I've avoided discussing political issues here in the past, but this particular thread of the web leads to such an interesting piece that I couldn't pass it up. It starts at Salon, where Scott Rosenberg points out that Al Gore never claimed he invented the internet. That might sound crazy, given that "everyone knows" he did, but if you look at the actual quote and consider the role he took, the claim no longer seems absurd.

In a letter reprinted at Cluebot, Robert Kahn and Vinton Cerf, who created some of the fundamental protocols of the internet, write: "No one in public life has been more intellectually engaged in helping to create the climate for a thriving Internet than the Vice President." A response to this thread looks closer at the way the media misrepresents Gore and includes two lengthy articles, the first exploring how Gore's actual statements mutated into the widely-cited-but-false claim that he invented the internet, and the second looking into the ways ideas can get so ingrained that people refuse to consider contrary evidence.

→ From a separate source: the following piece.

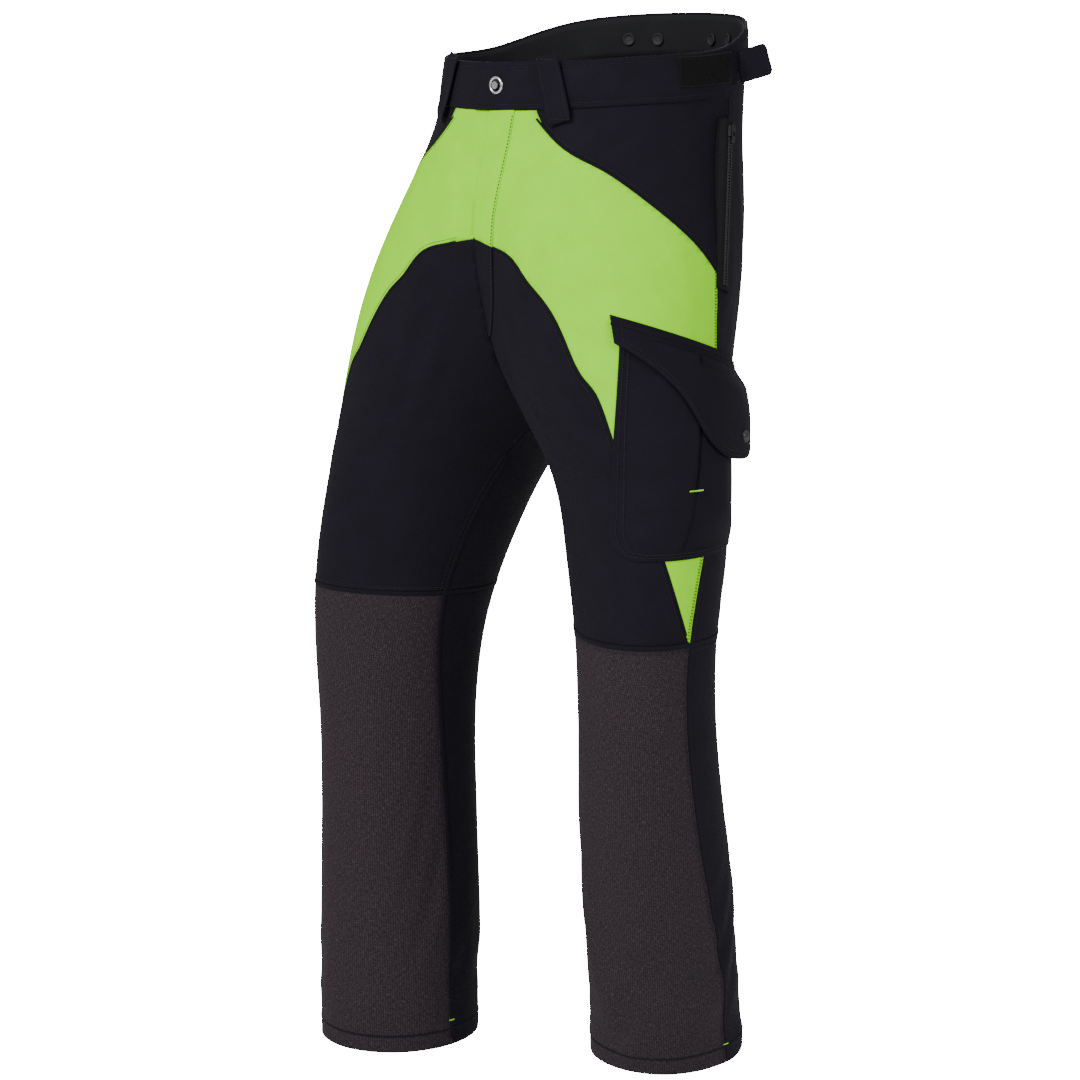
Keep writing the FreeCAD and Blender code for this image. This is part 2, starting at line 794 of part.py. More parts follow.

It's a fascinating and frightening look at how the media can affect its own coverage of an issue to the point where nobody bothers to check if the underlying assumptions are true. It makes one wonder, for instance, whether Bush is really an idiot, or if we're just used to hearing him called one. #

Revenge of Copyright

The music industry doesn't like MP3s because there's no built-in copy protection. As they see it, if people have the ability to copy and distribute music as easily as a text file, no one will pay their absurd markups for CDs anymore. Understandably reluctant to create an entirely different economic model for music, they created the Secure Music Digial Initiative, which uses a "watermark" embedded in the digital music file to identify it (unlike Tuneprint, which uses the acoustic properties of the music itself to identify it). SDMI-compliant players will then refuse to play the music if you haven't paid for it.

There are a lot of holes in this already (like, what about non-SDMI-compliant players?), but that didn't stop the SDMI from announcing the Hack SDMI Challenge, offering up to US$10,000 to anyone who could break the SDMI's proposed copyright protection scheme. At this point, calls went up to boycott the contest, aruging that hackers shouldn't help the music industry improve its copy protection and thereby undermine their own fair use rights. (The SDMI, meanwhile, claims that they do allow for fair use.)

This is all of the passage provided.